Berdasarkan data pengaduan masyarakat di KPK, dugaan tindak pidana korupsi di lingkungan perguruan tinggi ditemukan di sektor pengelolaan aset, pengelolaan keuangan, penerimaan siswa, pemilihan rektor, gratifikasi, pengadaan yang meliputi fee proyek, pengaturan/rekayasa pengadaan, dan markup serta konflik kepentingan.
Menurut Firli, maraknya korupsi yang terjadi di Indonesia ibarat fenomena gunung es. Tindak pidana korupsi yang berhasil dibongkar baru 20 persen, sedangkan 80 persen potensi perilaku korup lainnya belum diketahui. Kebanyakan yang tidak tampak adalah jenis korupsi kecil.
Ia mengatakan, dengan membentuk ekosistem berintegritas, akan terwujud PTN dan PTKN yang berkualitas. Kuncinya ada pada aspek tata kelola perguruan tinggi yang baik atau Good University Governance (GUG) dengan mendorong pelaksanaan prinsip-prinsip akuntabilitas, transparansi dan partisipasi.
”Dengan prinsip GUG, potensi untuk terjadinya tindak pidana korupsi di perguruan tinggi semakin ditekan; aturan secara adil ditegakkan, baik akademik maupun nonakademik, serta menciptakan lingkungan kondusif bagi proses internalisasi nilai-nilai antikorupsi kepada mahasiswa,” kata Firli.
Menteri Pendidikan, Kebudayaan, Riset, dan Teknologi Nadiem Makariem yang juga menyaksikan deklarasi tersebut secara daring menambahkan, salah satu tantangan paling besar yang menghambat kemajuan Indonesia adalah tindakan korupsi yang masih sering terjadi. KPK dinilai telah melakukan pekerjaan yang luar biasa dalam penegakan hukum, tetapi yang dibutuhkan saat ini tak semata penanganan kasus saja.
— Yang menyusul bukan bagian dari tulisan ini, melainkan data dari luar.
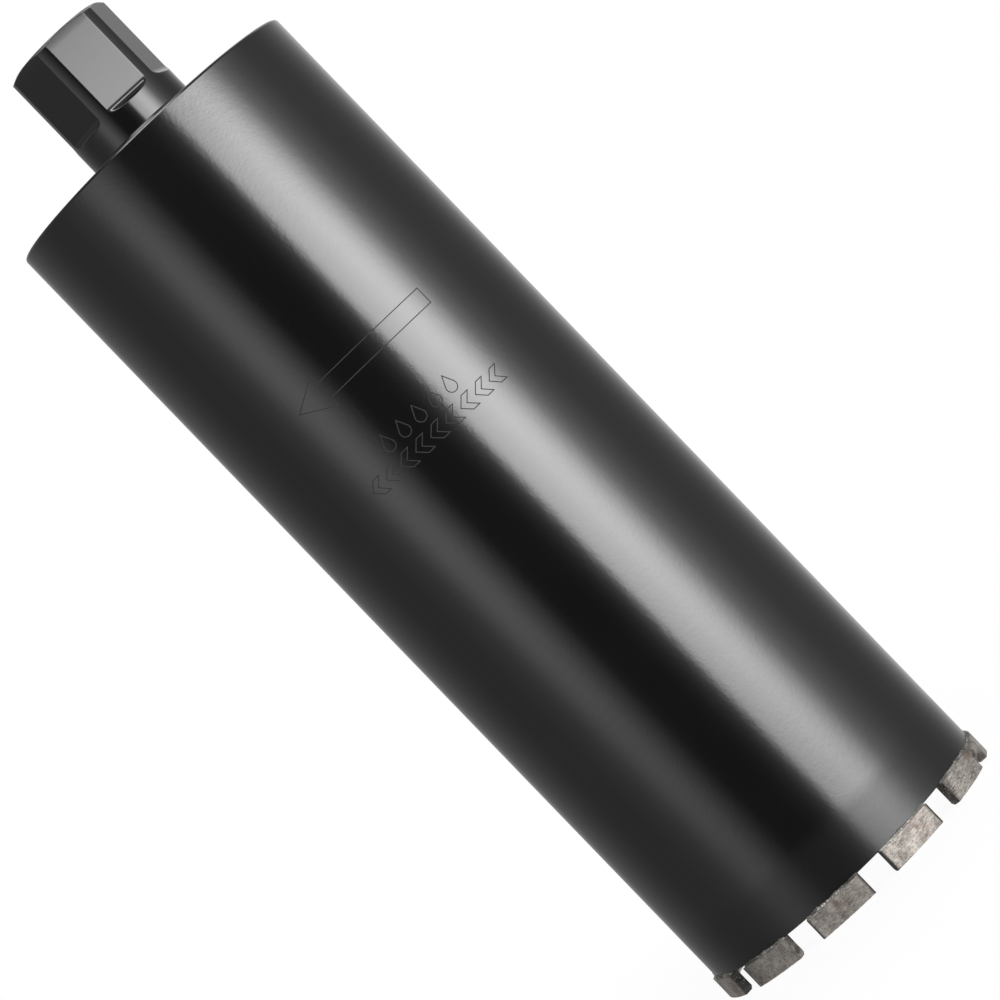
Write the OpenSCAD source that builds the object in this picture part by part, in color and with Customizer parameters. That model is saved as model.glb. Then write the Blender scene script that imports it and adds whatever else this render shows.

Menurut Nadiem, upaya pencegahan korupsi harus digencarkan agar tindak korupsi tidak terjadi. “Pendidikan karakter berbasis nilai-nilai Pancasila adalah salah satu yang harus kita dorong bersama, khususnya di perguruan tinggi. Sebab, jenjang pendidikan yang paling dekat, bukan pintar secara akademik melainkan integritas dan ber-Pancasila,” kata Nadiem.